Few actresses understood the power of silence and stillness the way McCrory did. Her career was a successful balancing act of mainstream TV roles and acclaimed stage work and she brought the same electrifying presence to both. She was quite superb at villainy, lacing her most memorable screen performances with an unmatchable, steely froideur – whether as the matriarch Aunt Polly in the long-running Peaky Blinders – the role that cemented her in the hearts of most – or the dastardly Narcissa Malfoy in the Harry Potter franchise. There was something dangerously withheld about these roles, a contained malevolence.

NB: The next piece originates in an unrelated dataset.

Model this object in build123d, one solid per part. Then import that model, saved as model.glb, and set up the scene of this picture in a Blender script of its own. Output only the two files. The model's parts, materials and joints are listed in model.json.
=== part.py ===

Yet McCrory was a dazzling force of nature in her career and in real life. In interviews she came across as, quite simply, tremendous fun – the sort of woman you would yearn to spend a thoroughly indiscreet gossipy evening with, downing whisky chasers. She had extraordinary style. She was mischievous, funny and generous. And she was no fool, acidly dismissing the tiresome “strong women” label slapped on to female characters before the phrase even became a thing. Yet strength was the quality she revealed in every role she played. Her women were complex, complicated, contrary and clever; as a wittily acerbic Cherie Blair in The Queen, a slyly sexy MP in Skyfall, or a formidable prime minister in David Hare’s Roadkill.

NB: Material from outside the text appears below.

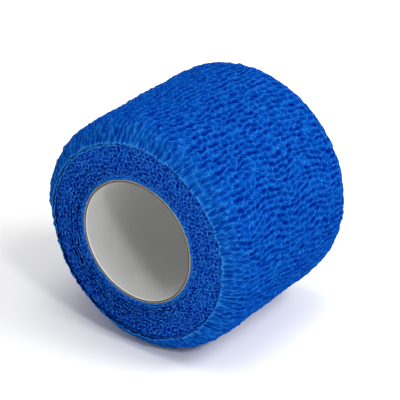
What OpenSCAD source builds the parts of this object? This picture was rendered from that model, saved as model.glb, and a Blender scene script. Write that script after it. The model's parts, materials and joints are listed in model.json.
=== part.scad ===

Matthew Peyton/Getty Images
Matthew Peyton/Getty Images

She was at her most exceptional on stage, however. Her last theatre performance was in Terence Rattigan’s The Deep Blue Sea at the National Theatre in 2016. She played the upper-class Hester Collyer, who has left her husband for a younger, feckless alcoholic pilot and begins the play suicidal in a bedsit. Her performance captured not just the abject longing of a woman in the grip of a hopeless passion but an agonising awareness of its self-sabotaging absurdity. She had been a terrifyingly determined, wrenching Medea at the same theatre two years previously, cutting straight to the psychological bone of the character with harrowing focus and with the mercurial, self knowing intelligence that always made her such a joy to watch. She was a sensual Yelena in Uncle Vanya and a mesmeric Anna in Pinter’s Old Times. She played Lady Macbeth early in her career: how I would have loved to have seen it. She understood how often the smallest gestures can communicate the most devastating emotions but even at her stillest on stage she was always the most vital of actors, every atom of her soul thrumming with life. It was always a shock to realise in life just how physically tiny she was.

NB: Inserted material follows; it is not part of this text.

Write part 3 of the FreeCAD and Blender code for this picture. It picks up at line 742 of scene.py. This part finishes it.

Her voice – rich as pudding, as sharp as a splinter – made her natural casting for affluent, jaded women (as in Simon Gray’s The Late Middle Classes), but however polished and taut the skin, McCrory had the knack of exposing the nerve endings jangling beneath. She never quite made it on the big screen and I wonder why: perhaps she thought Hollywood wasn’t for her, perhaps she preferred to work in the UK.She was an un-flashy actor, despite the occasional photograph of her and Damian dressed to the nines, always laughing, and one of our very best. Her death leaves us mourning not just her very many achievements but the roles she might have played: I’d have loved to have seen her Cleopatra. Just 52. What a dreadful loss.